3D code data

■ ■ ■ ■ ■

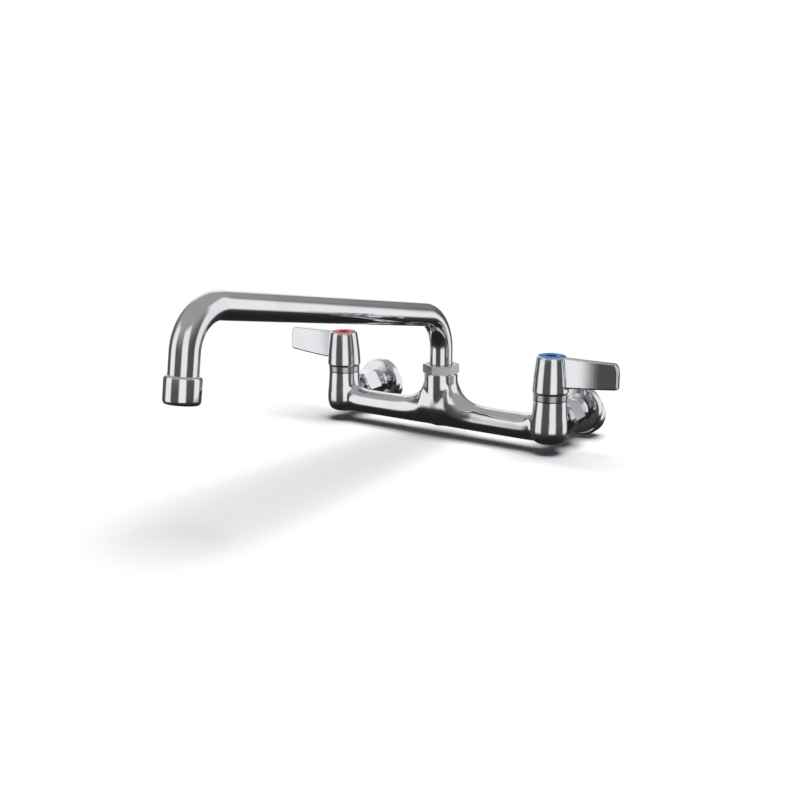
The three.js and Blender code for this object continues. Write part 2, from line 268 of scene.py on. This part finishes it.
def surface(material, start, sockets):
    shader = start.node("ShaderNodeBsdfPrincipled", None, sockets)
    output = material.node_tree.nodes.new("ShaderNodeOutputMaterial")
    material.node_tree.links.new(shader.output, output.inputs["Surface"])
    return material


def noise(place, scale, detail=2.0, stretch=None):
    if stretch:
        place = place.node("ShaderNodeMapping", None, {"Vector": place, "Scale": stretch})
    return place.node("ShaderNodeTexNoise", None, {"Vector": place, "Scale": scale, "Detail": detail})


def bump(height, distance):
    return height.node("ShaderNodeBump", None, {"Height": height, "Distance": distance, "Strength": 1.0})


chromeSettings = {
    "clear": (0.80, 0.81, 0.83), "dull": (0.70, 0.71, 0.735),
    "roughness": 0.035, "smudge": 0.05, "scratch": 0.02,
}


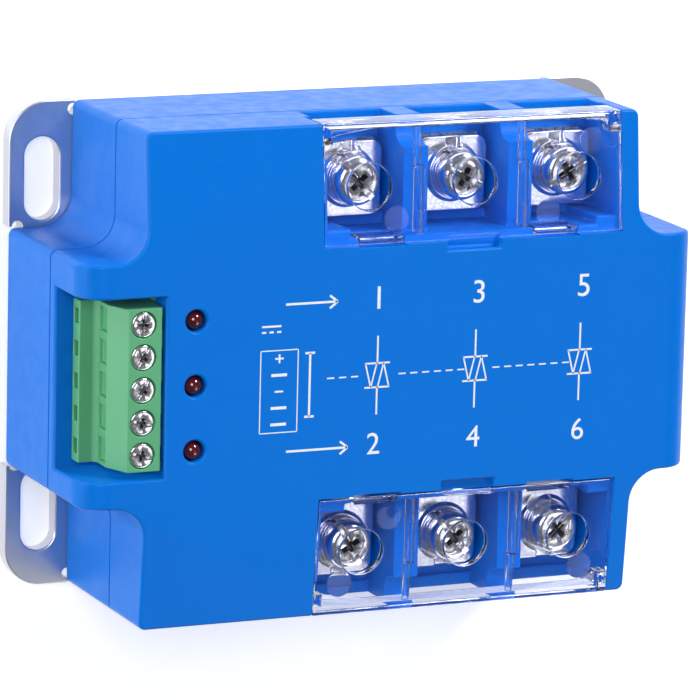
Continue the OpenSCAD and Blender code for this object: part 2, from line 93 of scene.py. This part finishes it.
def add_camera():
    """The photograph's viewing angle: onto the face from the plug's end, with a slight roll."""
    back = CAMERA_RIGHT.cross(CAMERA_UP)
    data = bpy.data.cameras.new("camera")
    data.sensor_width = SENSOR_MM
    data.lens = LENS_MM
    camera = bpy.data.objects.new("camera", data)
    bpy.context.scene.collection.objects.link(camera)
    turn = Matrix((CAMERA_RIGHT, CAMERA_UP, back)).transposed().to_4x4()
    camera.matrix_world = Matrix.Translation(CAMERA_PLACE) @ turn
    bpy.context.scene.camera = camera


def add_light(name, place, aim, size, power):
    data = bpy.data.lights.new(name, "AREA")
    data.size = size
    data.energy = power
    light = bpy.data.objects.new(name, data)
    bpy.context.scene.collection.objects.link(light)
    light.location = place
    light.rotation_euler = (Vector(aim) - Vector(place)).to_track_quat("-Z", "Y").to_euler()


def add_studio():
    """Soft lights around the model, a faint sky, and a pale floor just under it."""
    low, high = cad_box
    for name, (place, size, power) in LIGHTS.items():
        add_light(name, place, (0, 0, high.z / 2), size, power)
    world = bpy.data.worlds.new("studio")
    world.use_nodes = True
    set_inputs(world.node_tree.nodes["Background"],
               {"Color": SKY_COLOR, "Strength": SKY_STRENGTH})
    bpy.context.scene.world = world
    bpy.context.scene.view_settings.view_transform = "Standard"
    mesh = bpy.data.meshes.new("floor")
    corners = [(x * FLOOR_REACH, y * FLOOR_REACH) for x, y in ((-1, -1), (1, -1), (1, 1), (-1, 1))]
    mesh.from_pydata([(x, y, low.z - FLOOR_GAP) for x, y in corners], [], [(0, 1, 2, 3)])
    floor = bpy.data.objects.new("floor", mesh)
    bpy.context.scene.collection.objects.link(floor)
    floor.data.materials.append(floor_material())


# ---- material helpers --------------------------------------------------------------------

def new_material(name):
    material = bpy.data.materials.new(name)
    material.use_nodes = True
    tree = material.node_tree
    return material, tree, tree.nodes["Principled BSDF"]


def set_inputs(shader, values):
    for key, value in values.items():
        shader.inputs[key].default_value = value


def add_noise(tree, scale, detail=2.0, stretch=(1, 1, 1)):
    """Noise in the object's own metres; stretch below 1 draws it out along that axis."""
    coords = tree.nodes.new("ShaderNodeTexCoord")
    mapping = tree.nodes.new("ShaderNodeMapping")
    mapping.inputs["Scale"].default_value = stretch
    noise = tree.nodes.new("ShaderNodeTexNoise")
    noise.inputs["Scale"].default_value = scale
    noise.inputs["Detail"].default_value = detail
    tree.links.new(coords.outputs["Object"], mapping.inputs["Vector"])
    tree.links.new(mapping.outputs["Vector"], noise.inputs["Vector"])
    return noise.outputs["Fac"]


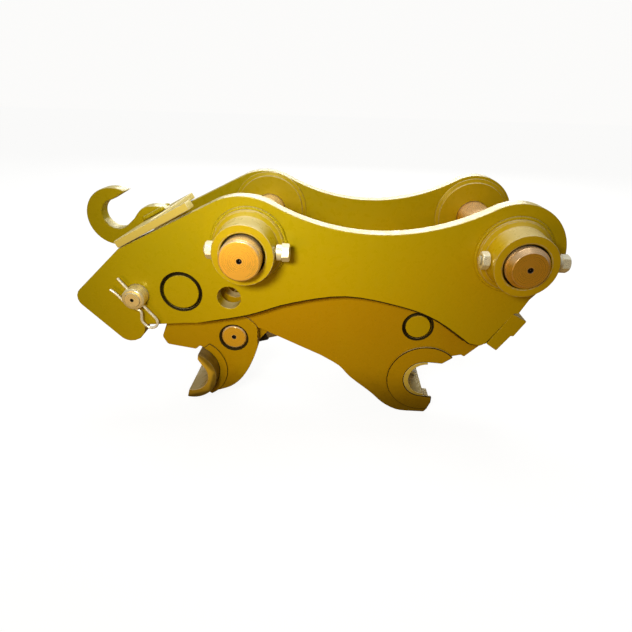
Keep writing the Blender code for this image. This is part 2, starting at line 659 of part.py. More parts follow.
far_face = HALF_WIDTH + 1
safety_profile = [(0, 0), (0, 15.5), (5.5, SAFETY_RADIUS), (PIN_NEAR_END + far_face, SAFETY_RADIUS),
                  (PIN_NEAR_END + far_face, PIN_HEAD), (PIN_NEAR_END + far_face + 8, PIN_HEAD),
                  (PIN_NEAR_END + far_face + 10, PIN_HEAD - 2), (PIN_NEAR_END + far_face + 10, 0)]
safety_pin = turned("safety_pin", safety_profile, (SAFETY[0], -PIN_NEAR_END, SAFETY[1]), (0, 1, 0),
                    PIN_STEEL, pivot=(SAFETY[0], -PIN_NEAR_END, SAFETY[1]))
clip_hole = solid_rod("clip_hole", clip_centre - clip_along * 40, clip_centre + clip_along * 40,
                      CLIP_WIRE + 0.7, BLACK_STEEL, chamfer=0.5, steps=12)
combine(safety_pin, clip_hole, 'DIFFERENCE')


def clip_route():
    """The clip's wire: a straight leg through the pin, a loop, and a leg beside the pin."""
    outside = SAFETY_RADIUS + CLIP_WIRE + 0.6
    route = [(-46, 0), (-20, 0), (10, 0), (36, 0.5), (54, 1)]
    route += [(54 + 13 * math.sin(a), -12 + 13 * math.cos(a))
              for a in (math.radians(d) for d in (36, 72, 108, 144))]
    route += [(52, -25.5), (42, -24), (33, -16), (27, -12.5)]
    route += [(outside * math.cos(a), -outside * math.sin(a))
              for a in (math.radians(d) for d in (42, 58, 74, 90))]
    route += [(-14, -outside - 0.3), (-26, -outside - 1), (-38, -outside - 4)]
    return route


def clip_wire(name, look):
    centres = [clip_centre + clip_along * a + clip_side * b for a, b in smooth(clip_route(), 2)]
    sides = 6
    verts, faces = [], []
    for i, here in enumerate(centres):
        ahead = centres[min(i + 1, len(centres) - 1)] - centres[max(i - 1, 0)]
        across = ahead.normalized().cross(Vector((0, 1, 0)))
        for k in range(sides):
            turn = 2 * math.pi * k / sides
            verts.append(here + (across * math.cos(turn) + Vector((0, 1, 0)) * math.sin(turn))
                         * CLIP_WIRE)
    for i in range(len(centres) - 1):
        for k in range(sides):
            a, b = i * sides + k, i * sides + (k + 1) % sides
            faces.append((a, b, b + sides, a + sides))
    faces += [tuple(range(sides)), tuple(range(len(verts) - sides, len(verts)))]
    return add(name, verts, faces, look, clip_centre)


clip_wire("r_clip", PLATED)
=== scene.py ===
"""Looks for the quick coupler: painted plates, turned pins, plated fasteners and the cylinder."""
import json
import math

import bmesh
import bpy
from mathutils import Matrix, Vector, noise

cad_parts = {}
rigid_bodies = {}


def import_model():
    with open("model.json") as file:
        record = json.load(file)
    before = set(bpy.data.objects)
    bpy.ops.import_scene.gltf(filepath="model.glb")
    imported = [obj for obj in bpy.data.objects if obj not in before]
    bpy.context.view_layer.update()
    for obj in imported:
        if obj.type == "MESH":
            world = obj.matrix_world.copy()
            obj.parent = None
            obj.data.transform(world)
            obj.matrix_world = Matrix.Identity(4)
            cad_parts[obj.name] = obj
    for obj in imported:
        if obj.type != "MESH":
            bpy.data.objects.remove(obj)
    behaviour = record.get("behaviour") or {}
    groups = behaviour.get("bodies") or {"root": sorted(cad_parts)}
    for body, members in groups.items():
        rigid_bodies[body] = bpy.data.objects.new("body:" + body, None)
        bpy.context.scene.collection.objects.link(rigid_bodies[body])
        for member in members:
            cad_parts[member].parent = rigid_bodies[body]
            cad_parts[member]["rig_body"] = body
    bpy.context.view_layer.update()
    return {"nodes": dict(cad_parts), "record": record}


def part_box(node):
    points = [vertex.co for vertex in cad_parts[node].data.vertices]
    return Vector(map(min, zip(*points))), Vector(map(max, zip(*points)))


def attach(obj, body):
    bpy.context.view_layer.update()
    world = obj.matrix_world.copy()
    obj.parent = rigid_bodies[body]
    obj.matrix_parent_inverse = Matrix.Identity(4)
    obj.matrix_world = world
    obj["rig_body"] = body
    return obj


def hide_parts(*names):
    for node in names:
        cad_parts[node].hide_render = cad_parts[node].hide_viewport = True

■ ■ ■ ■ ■

= Exercise requirements =
Reproduce each line from the records that contains the word "behaviour".

= Problem solution =
    behaviour = record.get("behaviour") or {}
    groups = behaviour.get("bodies") or {"root": sorted(cad_parts)}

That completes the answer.